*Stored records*

────────

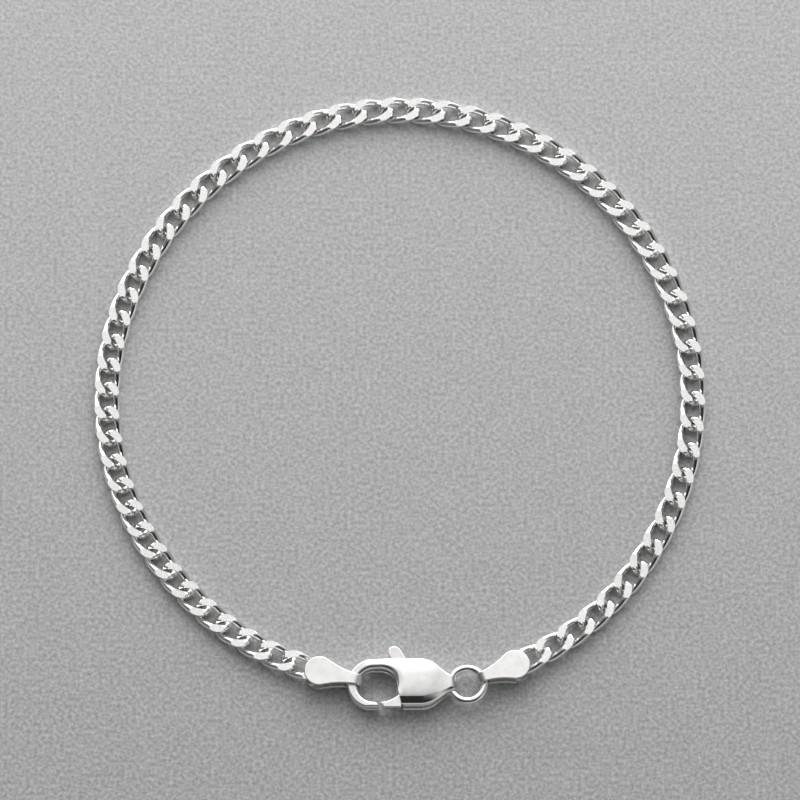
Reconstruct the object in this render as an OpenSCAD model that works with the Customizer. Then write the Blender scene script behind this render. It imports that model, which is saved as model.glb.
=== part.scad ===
// Curb link bracelet, closed by a lobster clasp and lying flat in a loose round.
// X runs along the clasp towards its tail, Y runs away from the clasp across the loop, and Z is up.
// The origin is at the middle of the loop's outline, on the surface that it lies on.

/* [Chain] */
// Number of links in the chain
link_count = 63; // [30:1:75]
// Length that each link adds to the chain
link_pitch = 2.71; // [2.5:0.01:3.2]
// Diameter of the wire that a link is bent from
link_wire = 0.78; // [0.6:0.02:0.84]
// Width of a link from edge to edge
link_width = 2.8; // [2.6:0.05:3.4]
// Play between the wires of two neighbouring links
link_play = 0.21; // [0.15:0.01:0.25]
// Turn of each end of a link about its length, which lets the chain lie flat
link_twist = 50; // [40:1:60]
// Metal ground off the top and off the bottom of each link
link_ground = 0.3; // [0:0.02:0.35]
// Links at each end that come down from the end tab to the surface
settle_links = 6; // [3:1:12]

/* [End tabs] */
// Length of the tab folded over the clasp's hook
left_tab_len = 6.1; // [5.2:0.1:8]
// Length of the tab folded over the jump ring
right_tab_len = 5.7; // [5.2:0.1:8]
// Width of a tab's round end
tab_wide = 3.04; // [2.8:0.02:4]
// Width of a tab at its fold
tab_neck = 1.04; // [0.7:0.02:1.3]
// Thickness of the sheet that a tab is folded from
tab_sheet = 0.32; // [0.25:0.01:0.45]
// Free height above and below the link that a tab holds
tab_play = 0.1; // [0.06:0.01:0.2]
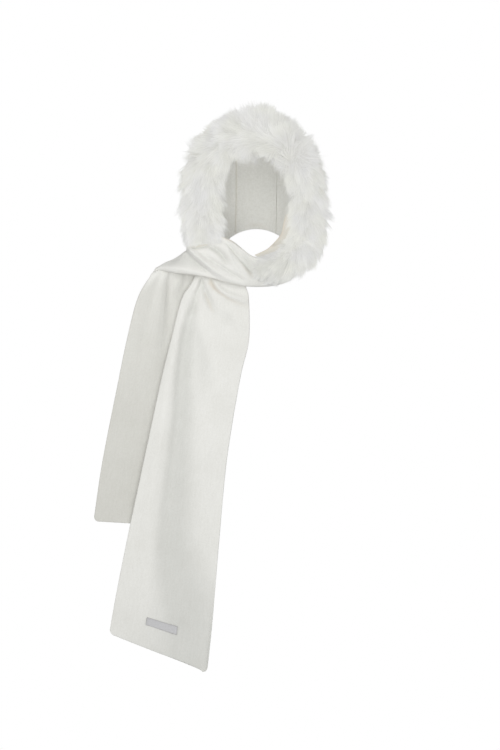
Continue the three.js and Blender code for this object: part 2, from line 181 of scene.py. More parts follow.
# Folds pressed into a tail's outer face, each a line down the cloth: the row of the tail's
# table, the place across from 0 to 1, the depth (below zero for a valley), and half width
LEFT_FOLDS = [
    # valleys and crests that fan out from the knot
    [[4.2, 0.15, 0, 0.04], [4.5, 0.16, -5, 0.035], [5.24, 0.187, -6, 0.035],
     [5.9, 0.21, -5, 0.04], [6.3, 0.215, -3, 0.045], [6.5, 0.22, 0, 0.05]],
    [[4.2, 0.14, 0, 0.04], [4.5, 0.18, -5, 0.045], [5.11, 0.263, -8, 0.05],
     [5.97, 0.39, -7, 0.055], [6.19, 0.453, -5, 0.06], [6.32, 0.503, -3, 0.06],
     [6.5, 0.56, 0, 0.06]],
    [[4.1, 0.29, 0, 0.04], [4.36, 0.32, -3, 0.04], [4.99, 0.4, -4, 0.045],
     [5.6, 0.49, -3, 0.055], [5.95, 0.6, -1.5, 0.08], [6.12, 0.75, -1, 0.12],
     [6.24, 0.9, -1, 0.14], [6.5, 1.25, 0, 0.14]],
    [[4.1, 0.38, 0, 0.05], [4.36, 0.42, 4, 0.05], [4.99, 0.5, 6, 0.06], [5.5, 0.6, 6, 0.08],
     [5.8, 0.72, 6, 0.12], [5.95, 0.85, 6, 0.14], [6.08, 1, 4, 0.14], [6.2, 1.1, 0, 0.14]],
    # the long trough down to the hem
    [[5.9, 0.185, 0, 0.06], [6.3, 0.19, -7, 0.08], [6.8, 0.193, -9, 0.096],
     [7.1, 0.208, -9, 0.102], [8, 0.28, -9, 0.108], [8.5, 0.37, -9, 0.129],
     [9, 0.428, -9, 0.15], [9.5, 0.475, -9, 0.178], [10.1, 0.54, -9, 0.207],
     [10.4, 0.61, -9, 0.26], [10.7, 0.72, -9, 0.34], [11.1, 0.8, -9, 0.42],
     [12.1, 0.85, -9, 0.5]],
    # a valley and a ridge between it and the left edge
    [[6.3, 0.14, 0, 0.04], [6.8, 0.14, -3, 0.04], [8, 0.215, -3, 0.04], [8.5, 0.29, -3, 0.045],
     [9, 0.33, -3, 0.045], [9.5, 0.355, -3, 0.05], [10.1, 0.39, -3, 0.06], [10.8, 0.43, 0, 0.07]],
    [[4.2, 0.08, 0, 0.05], [4.5, 0.09, 2, 0.05], [6.2, 0.1, 3, 0.06], [6.6, 0.08, 3.5, 0.06],
     [7.1, 0.08, 4, 0.06], [8, 0.1, 4, 0.07], [8.5, 0.14, 4, 0.08], [9, 0.16, 4, 0.08],
     [9.5, 0.18, 4, 0.09], [10.1, 0.23, 3, 0.09], [10.9, 0.3, 2, 0.1], [12, 0.3, 0, 0.12]],
    # slack dents, the last one by the hem
    [[6.3, 0.62, 0, 0.08], [6.5, 0.7, -3, 0.08], [6.8, 0.8, 0, 0.1]],
    [[6.7, 0.3, 0, 0.05], [7, 0.36, -3, 0.06], [7.8, 0.52, -4, 0.08], [8.4, 0.6, 0, 0.1]],
    [[10, 0.43, 0, 0.06], [10.6, 0.5, -3, 0.07], [11, 0.6, -3, 0.08], [11.5, 0.7, -4, 0.09],
     [12, 0.75, -3, 0.1]],
]
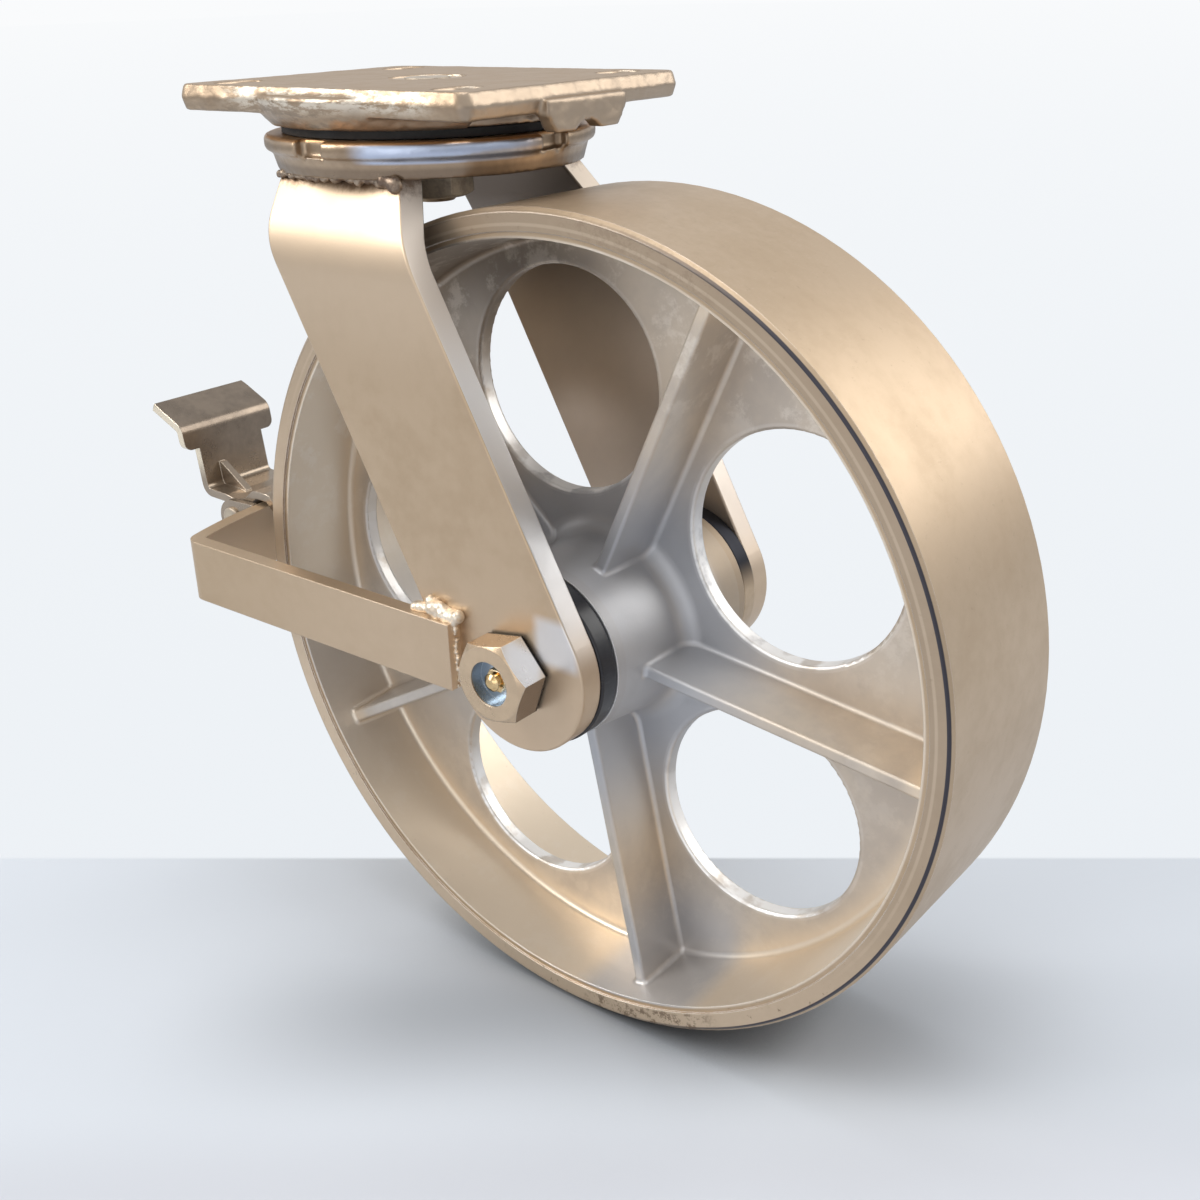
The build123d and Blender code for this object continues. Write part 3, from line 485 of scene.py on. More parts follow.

────────

*DIRECTIONS*
Return the material exactly as it stands.

*SOLVED EXERCISE*
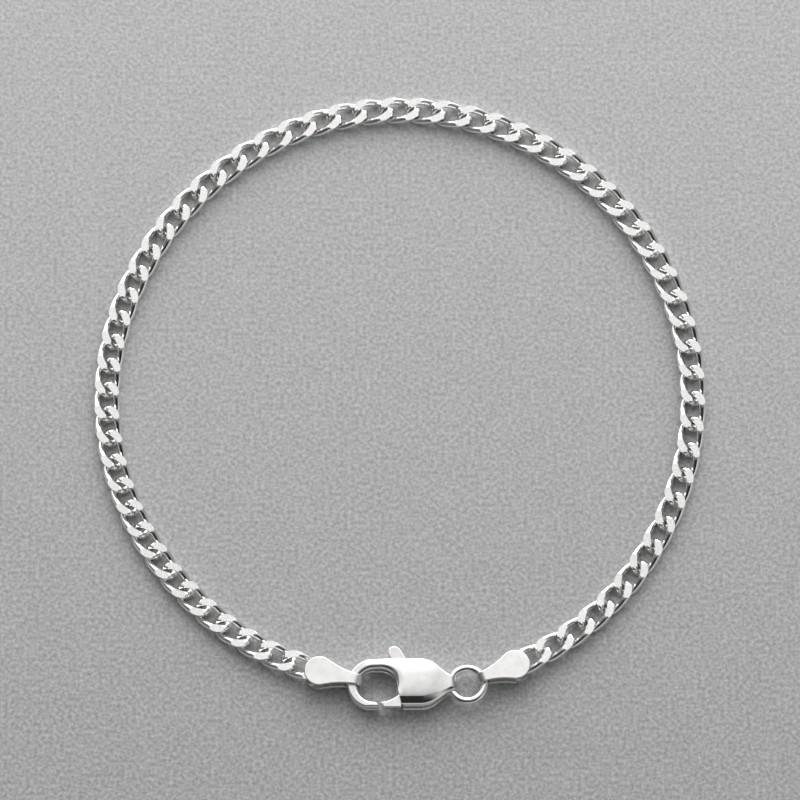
Reconstruct the object in this render as an OpenSCAD model that works with the Customizer. Then write the Blender scene script behind this render. It imports that model, which is saved as model.glb.
=== part.scad ===
// Curb link bracelet, closed by a lobster clasp and lying flat in a loose round.
// X runs along the clasp towards its tail, Y runs away from the clasp across the loop, and Z is up.
// The origin is at the middle of the loop's outline, on the surface that it lies on.

/* [Chain] */
// Number of links in the chain
link_count = 63; // [30:1:75]
// Length that each link adds to the chain
link_pitch = 2.71; // [2.5:0.01:3.2]
// Diameter of the wire that a link is bent from
link_wire = 0.78; // [0.6:0.02:0.84]
// Width of a link from edge to edge
link_width = 2.8; // [2.6:0.05:3.4]
// Play between the wires of two neighbouring links
link_play = 0.21; // [0.15:0.01:0.25]
// Turn of each end of a link about its length, which lets the chain lie flat
link_twist = 50; // [40:1:60]
// Metal ground off the top and off the bottom of each link
link_ground = 0.3; // [0:0.02:0.35]
// Links at each end that come down from the end tab to the surface
settle_links = 6; // [3:1:12]

/* [End tabs] */
// Length of the tab folded over the clasp's hook
left_tab_len = 6.1; // [5.2:0.1:8]
// Length of the tab folded over the jump ring
right_tab_len = 5.7; // [5.2:0.1:8]
// Width of a tab's round end
tab_wide = 3.04; // [2.8:0.02:4]
// Width of a tab at its fold
tab_neck = 1.04; // [0.7:0.02:1.3]
// Thickness of the sheet that a tab is folded from
tab_sheet = 0.32; // [0.25:0.01:0.45]
// Free height above and below the link that a tab holds
tab_play = 0.1; // [0.06:0.01:0.2]
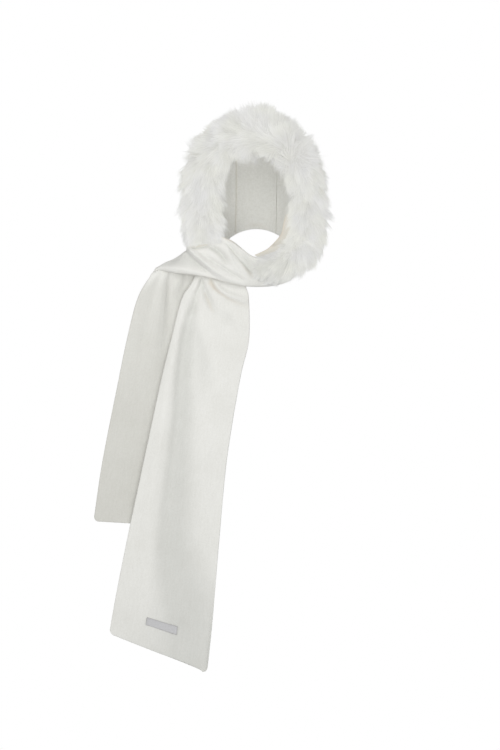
Continue the three.js and Blender code for this object: part 2, from line 181 of scene.py. More parts follow.
# Folds pressed into a tail's outer face, each a line down the cloth: the row of the tail's
# table, the place across from 0 to 1, the depth (below zero for a valley), and half width
LEFT_FOLDS = [
    # valleys and crests that fan out from the knot
    [[4.2, 0.15, 0, 0.04], [4.5, 0.16, -5, 0.035], [5.24, 0.187, -6, 0.035],
     [5.9, 0.21, -5, 0.04], [6.3, 0.215, -3, 0.045], [6.5, 0.22, 0, 0.05]],
    [[4.2, 0.14, 0, 0.04], [4.5, 0.18, -5, 0.045], [5.11, 0.263, -8, 0.05],
     [5.97, 0.39, -7, 0.055], [6.19, 0.453, -5, 0.06], [6.32, 0.503, -3, 0.06],
     [6.5, 0.56, 0, 0.06]],
    [[4.1, 0.29, 0, 0.04], [4.36, 0.32, -3, 0.04], [4.99, 0.4, -4, 0.045],
     [5.6, 0.49, -3, 0.055], [5.95, 0.6, -1.5, 0.08], [6.12, 0.75, -1, 0.12],
     [6.24, 0.9, -1, 0.14], [6.5, 1.25, 0, 0.14]],
    [[4.1, 0.38, 0, 0.05], [4.36, 0.42, 4, 0.05], [4.99, 0.5, 6, 0.06], [5.5, 0.6, 6, 0.08],
     [5.8, 0.72, 6, 0.12], [5.95, 0.85, 6, 0.14], [6.08, 1, 4, 0.14], [6.2, 1.1, 0, 0.14]],
    # the long trough down to the hem
    [[5.9, 0.185, 0, 0.06], [6.3, 0.19, -7, 0.08], [6.8, 0.193, -9, 0.096],
     [7.1, 0.208, -9, 0.102], [8, 0.28, -9, 0.108], [8.5, 0.37, -9, 0.129],
     [9, 0.428, -9, 0.15], [9.5, 0.475, -9, 0.178], [10.1, 0.54, -9, 0.207],
     [10.4, 0.61, -9, 0.26], [10.7, 0.72, -9, 0.34], [11.1, 0.8, -9, 0.42],
     [12.1, 0.85, -9, 0.5]],
    # a valley and a ridge between it and the left edge
    [[6.3, 0.14, 0, 0.04], [6.8, 0.14, -3, 0.04], [8, 0.215, -3, 0.04], [8.5, 0.29, -3, 0.045],
     [9, 0.33, -3, 0.045], [9.5, 0.355, -3, 0.05], [10.1, 0.39, -3, 0.06], [10.8, 0.43, 0, 0.07]],
    [[4.2, 0.08, 0, 0.05], [4.5, 0.09, 2, 0.05], [6.2, 0.1, 3, 0.06], [6.6, 0.08, 3.5, 0.06],
     [7.1, 0.08, 4, 0.06], [8, 0.1, 4, 0.07], [8.5, 0.14, 4, 0.08], [9, 0.16, 4, 0.08],
     [9.5, 0.18, 4, 0.09], [10.1, 0.23, 3, 0.09], [10.9, 0.3, 2, 0.1], [12, 0.3, 0, 0.12]],
    # slack dents, the last one by the hem
    [[6.3, 0.62, 0, 0.08], [6.5, 0.7, -3, 0.08], [6.8, 0.8, 0, 0.1]],
    [[6.7, 0.3, 0, 0.05], [7, 0.36, -3, 0.06], [7.8, 0.52, -4, 0.08], [8.4, 0.6, 0, 0.1]],
    [[10, 0.43, 0, 0.06], [10.6, 0.5, -3, 0.07], [11, 0.6, -3, 0.08], [11.5, 0.7, -4, 0.09],
     [12, 0.75, -3, 0.1]],
]
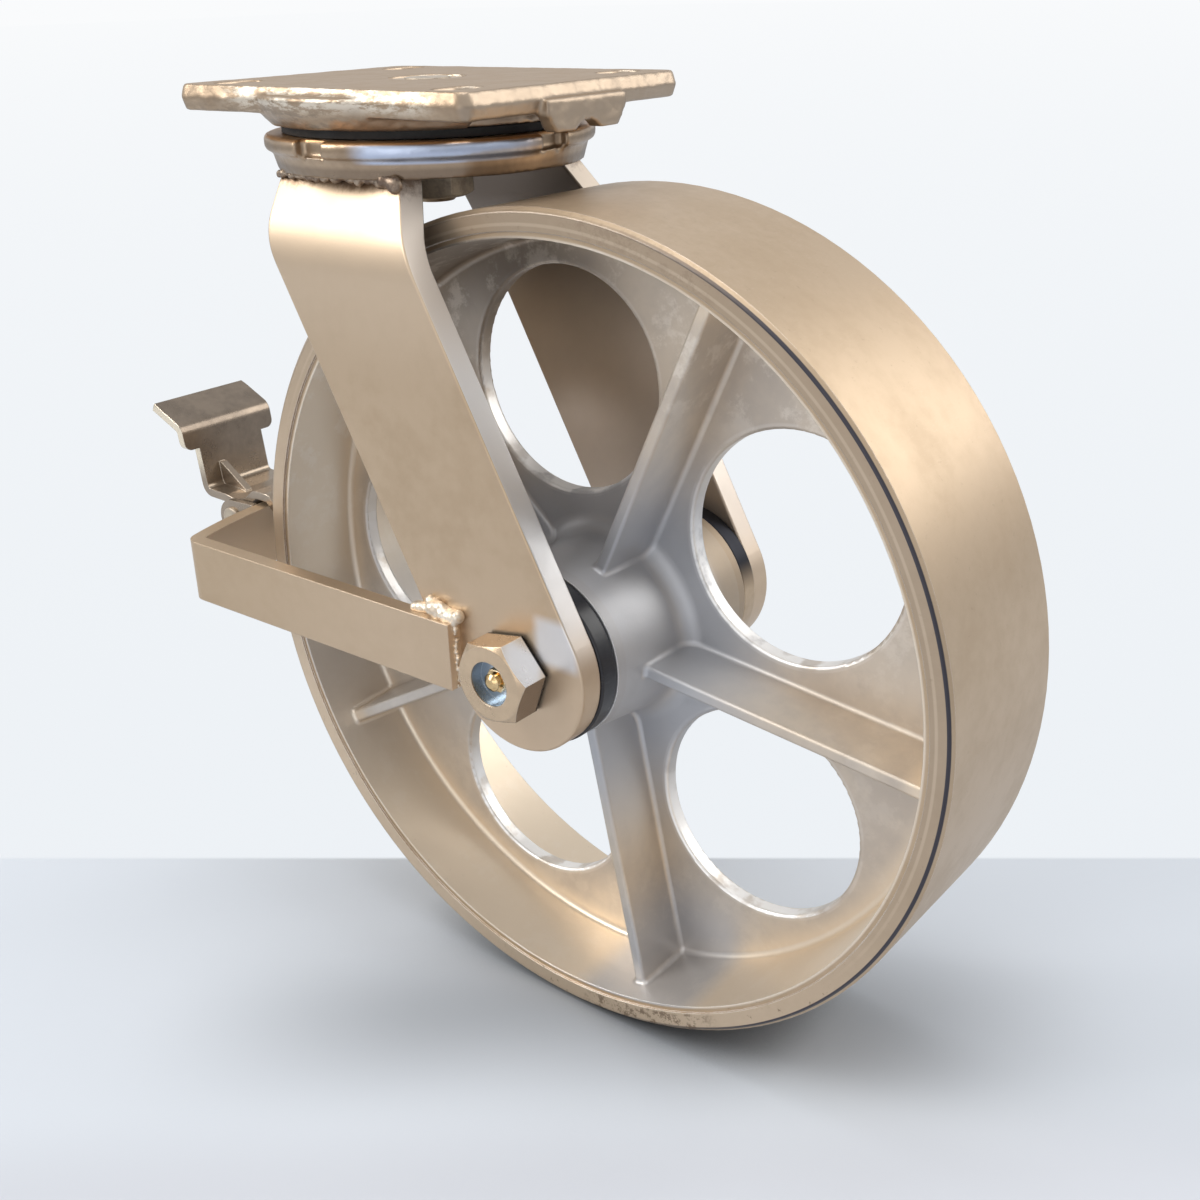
The build123d and Blender code for this object continues. Write part 3, from line 485 of scene.py on. More parts follow.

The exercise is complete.